───── PROVIDED DATA ─────

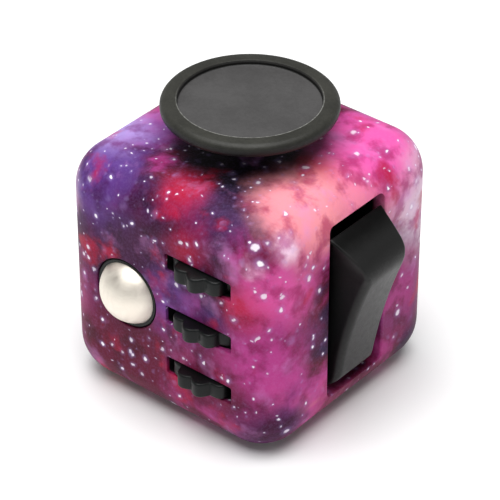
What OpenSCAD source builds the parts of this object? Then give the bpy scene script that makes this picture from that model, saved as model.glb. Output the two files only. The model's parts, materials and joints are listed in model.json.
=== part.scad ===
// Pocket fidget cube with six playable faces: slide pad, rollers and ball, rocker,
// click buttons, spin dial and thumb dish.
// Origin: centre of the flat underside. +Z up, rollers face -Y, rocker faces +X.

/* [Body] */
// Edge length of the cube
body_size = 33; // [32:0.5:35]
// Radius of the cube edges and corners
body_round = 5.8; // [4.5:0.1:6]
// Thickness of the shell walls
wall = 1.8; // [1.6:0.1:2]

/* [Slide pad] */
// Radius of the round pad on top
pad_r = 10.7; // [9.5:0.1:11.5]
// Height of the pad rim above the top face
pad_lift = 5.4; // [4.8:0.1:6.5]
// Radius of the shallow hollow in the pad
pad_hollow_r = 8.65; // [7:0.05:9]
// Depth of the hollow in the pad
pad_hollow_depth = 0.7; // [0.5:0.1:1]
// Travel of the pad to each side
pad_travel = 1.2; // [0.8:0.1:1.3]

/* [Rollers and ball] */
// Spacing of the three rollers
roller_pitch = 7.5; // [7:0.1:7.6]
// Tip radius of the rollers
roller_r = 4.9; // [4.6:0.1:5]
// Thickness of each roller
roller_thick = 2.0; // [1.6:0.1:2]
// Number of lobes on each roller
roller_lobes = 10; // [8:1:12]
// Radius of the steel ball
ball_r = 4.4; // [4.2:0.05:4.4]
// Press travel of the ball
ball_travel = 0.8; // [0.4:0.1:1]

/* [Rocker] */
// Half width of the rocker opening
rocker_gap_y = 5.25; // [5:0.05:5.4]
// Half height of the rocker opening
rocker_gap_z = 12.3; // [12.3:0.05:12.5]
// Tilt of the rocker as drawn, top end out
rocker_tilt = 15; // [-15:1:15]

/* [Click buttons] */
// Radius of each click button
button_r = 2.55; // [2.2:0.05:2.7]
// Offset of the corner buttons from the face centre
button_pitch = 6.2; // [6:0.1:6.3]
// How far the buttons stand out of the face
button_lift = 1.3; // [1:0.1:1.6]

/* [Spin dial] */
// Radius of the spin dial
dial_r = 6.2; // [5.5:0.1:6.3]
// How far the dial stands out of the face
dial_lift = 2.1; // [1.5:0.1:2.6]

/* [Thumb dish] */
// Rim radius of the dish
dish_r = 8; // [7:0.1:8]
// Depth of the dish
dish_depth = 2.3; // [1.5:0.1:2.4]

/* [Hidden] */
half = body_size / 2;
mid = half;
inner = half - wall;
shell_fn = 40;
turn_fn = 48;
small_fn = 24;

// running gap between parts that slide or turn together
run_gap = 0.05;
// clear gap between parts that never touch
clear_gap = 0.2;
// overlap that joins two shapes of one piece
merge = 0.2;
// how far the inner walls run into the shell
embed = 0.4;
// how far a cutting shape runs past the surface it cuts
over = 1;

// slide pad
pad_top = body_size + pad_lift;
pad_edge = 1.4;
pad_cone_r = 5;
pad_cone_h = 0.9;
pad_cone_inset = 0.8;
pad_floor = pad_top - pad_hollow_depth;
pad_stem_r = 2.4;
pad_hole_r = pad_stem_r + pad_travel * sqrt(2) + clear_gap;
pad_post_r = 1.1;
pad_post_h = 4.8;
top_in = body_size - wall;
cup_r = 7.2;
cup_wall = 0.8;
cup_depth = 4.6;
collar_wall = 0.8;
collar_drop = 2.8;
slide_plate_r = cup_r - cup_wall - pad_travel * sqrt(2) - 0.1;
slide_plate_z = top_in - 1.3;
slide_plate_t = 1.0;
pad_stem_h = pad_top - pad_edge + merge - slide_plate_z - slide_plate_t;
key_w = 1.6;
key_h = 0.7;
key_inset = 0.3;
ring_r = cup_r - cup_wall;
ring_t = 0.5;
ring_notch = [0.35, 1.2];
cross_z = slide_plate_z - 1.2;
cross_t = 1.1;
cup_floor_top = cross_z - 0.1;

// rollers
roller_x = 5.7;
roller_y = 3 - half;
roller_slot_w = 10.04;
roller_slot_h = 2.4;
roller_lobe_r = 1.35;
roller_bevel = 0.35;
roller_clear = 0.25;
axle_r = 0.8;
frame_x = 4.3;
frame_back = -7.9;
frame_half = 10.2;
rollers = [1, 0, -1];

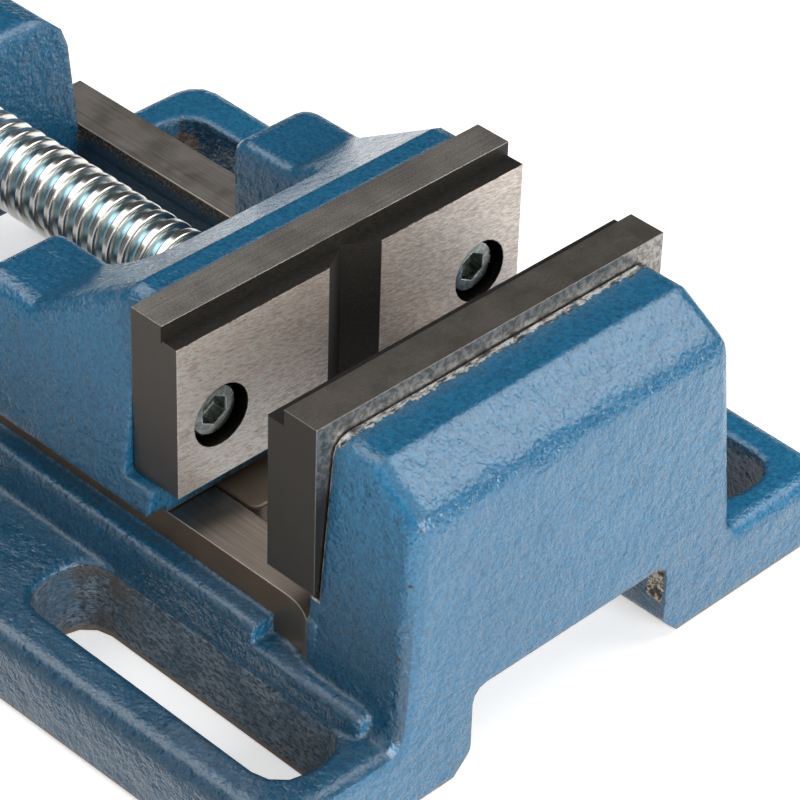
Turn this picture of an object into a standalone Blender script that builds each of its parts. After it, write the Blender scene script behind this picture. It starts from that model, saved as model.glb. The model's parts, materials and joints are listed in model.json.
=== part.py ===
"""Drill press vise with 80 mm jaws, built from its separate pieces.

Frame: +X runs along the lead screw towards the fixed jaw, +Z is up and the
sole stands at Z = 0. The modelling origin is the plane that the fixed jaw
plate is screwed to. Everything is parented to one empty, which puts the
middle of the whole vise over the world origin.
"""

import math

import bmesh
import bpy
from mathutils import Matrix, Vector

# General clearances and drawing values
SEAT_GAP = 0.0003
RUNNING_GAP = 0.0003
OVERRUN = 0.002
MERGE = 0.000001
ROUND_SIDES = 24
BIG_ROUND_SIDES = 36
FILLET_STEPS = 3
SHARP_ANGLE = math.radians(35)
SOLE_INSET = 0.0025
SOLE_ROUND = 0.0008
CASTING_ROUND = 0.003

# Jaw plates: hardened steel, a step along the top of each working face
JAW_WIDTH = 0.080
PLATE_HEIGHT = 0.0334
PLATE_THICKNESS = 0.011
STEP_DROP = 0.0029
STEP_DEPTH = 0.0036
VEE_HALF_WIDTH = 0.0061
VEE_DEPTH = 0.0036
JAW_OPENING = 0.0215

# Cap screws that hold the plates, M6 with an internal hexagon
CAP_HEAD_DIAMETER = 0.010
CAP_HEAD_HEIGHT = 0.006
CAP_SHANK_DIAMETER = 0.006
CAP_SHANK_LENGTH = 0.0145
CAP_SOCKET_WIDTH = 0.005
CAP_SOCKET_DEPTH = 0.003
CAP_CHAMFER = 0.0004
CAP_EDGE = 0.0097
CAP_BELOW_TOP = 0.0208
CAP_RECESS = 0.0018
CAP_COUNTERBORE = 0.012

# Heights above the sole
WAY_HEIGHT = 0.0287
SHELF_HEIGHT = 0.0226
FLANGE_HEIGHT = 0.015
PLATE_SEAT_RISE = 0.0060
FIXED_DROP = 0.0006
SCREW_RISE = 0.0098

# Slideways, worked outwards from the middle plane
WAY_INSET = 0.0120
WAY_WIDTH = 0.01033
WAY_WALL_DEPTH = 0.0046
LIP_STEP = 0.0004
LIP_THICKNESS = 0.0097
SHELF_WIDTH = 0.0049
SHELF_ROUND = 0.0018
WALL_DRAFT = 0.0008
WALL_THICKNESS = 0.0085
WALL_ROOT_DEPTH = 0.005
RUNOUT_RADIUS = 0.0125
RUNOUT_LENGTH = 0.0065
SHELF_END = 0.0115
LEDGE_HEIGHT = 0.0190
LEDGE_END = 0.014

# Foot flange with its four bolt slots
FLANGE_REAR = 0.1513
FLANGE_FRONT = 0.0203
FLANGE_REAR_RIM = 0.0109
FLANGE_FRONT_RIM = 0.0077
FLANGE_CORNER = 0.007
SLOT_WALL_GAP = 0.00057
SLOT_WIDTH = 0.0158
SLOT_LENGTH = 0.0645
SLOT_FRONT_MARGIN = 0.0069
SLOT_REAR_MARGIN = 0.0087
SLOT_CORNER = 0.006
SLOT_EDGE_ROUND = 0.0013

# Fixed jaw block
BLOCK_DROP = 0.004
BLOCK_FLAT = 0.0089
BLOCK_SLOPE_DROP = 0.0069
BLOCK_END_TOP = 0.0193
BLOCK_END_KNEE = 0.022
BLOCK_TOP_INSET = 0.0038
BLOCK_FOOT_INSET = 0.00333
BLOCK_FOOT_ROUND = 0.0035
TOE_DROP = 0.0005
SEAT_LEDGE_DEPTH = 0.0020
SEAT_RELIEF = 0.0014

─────
───── PROVIDED DATA ─────

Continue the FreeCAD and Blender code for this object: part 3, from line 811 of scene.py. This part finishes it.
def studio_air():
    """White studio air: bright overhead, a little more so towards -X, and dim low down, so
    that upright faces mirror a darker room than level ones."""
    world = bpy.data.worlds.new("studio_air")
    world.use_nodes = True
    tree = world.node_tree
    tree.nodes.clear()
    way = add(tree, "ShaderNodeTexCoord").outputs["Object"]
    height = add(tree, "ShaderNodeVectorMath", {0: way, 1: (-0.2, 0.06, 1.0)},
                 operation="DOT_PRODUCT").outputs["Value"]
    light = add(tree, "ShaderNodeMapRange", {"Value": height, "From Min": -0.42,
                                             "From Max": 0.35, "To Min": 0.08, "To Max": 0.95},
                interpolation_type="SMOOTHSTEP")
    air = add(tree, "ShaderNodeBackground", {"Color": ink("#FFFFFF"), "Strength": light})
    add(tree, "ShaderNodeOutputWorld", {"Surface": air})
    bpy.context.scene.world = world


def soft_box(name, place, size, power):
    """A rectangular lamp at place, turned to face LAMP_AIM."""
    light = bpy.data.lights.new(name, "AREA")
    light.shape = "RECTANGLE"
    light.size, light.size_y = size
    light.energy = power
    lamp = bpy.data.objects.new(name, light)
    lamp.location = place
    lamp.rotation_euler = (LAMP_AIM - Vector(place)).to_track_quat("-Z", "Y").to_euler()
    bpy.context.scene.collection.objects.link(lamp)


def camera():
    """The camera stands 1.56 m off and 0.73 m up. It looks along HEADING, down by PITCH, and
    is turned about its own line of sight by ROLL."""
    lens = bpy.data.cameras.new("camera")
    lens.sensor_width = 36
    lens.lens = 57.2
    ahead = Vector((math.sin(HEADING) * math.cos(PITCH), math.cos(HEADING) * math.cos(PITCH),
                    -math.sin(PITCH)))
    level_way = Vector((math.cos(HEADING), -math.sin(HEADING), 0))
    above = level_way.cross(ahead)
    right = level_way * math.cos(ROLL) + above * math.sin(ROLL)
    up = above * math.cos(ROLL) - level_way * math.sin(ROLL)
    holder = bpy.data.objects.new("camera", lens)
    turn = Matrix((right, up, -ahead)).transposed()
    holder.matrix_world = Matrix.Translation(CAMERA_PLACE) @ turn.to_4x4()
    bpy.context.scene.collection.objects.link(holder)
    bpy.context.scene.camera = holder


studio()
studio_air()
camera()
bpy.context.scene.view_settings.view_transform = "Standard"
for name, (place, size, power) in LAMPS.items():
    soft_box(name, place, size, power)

─────
───── PROVIDED DATA ─────

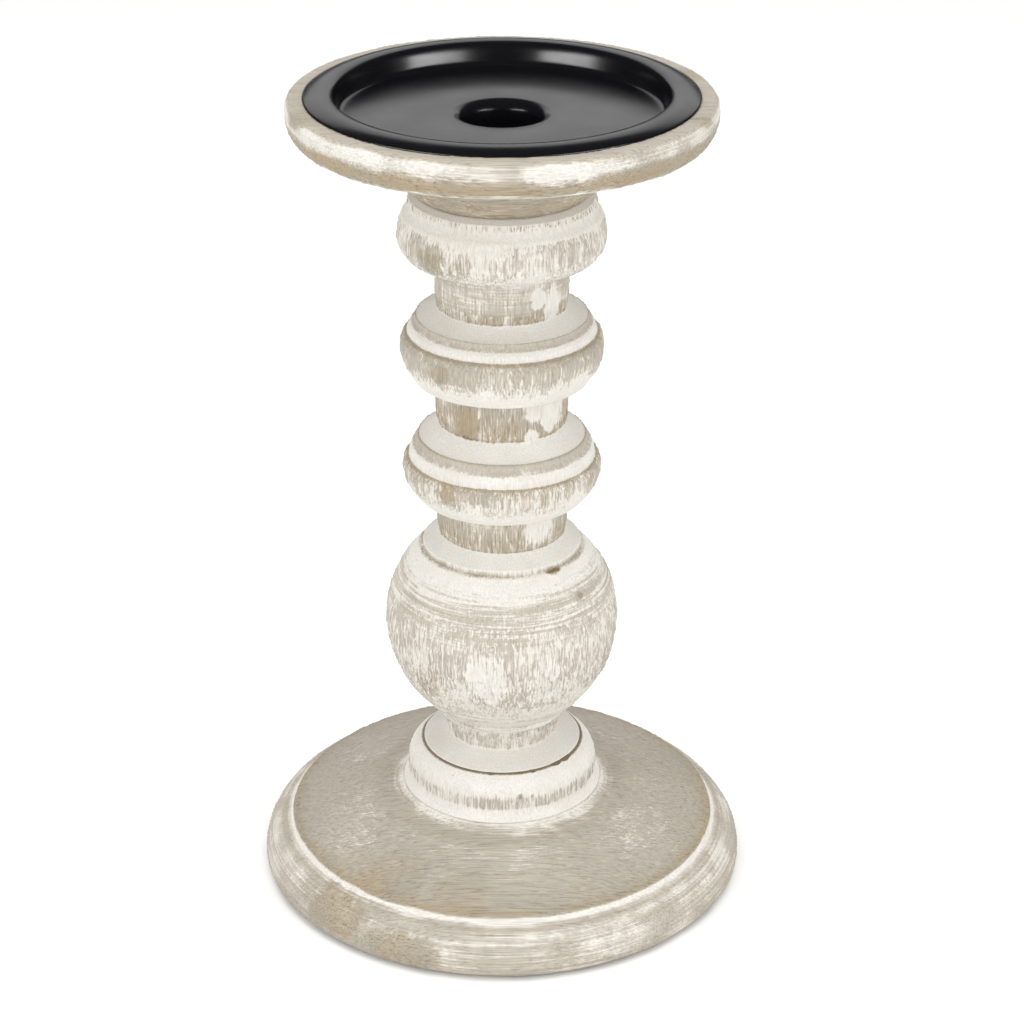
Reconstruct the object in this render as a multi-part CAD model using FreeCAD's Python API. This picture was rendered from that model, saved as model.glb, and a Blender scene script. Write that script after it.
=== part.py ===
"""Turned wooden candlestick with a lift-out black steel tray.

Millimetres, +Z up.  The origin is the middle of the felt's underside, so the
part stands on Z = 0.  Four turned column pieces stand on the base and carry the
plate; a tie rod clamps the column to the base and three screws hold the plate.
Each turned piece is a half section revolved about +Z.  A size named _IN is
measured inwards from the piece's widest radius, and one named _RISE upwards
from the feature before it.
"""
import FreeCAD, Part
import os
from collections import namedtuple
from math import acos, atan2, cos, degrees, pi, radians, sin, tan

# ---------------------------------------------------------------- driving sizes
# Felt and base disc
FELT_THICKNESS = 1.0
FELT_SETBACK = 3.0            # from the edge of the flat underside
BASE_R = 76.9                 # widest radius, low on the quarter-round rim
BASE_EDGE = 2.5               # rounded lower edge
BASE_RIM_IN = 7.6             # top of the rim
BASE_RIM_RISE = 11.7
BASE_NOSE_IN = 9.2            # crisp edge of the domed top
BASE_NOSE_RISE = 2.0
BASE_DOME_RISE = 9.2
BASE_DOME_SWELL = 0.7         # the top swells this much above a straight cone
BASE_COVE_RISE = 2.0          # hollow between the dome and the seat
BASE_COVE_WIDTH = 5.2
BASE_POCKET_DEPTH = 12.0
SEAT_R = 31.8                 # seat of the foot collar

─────

Extract, word for word, the line containing "Reconstruct the object", the line containing "black steel tray.", and every line between them.

Reconstruct the object in this render as a multi-part CAD model using FreeCAD's Python API. This picture was rendered from that model, saved as model.glb, and a Blender scene script. Write that script after it.
=== part.py ===
"""Turned wooden candlestick with a lift-out black steel tray.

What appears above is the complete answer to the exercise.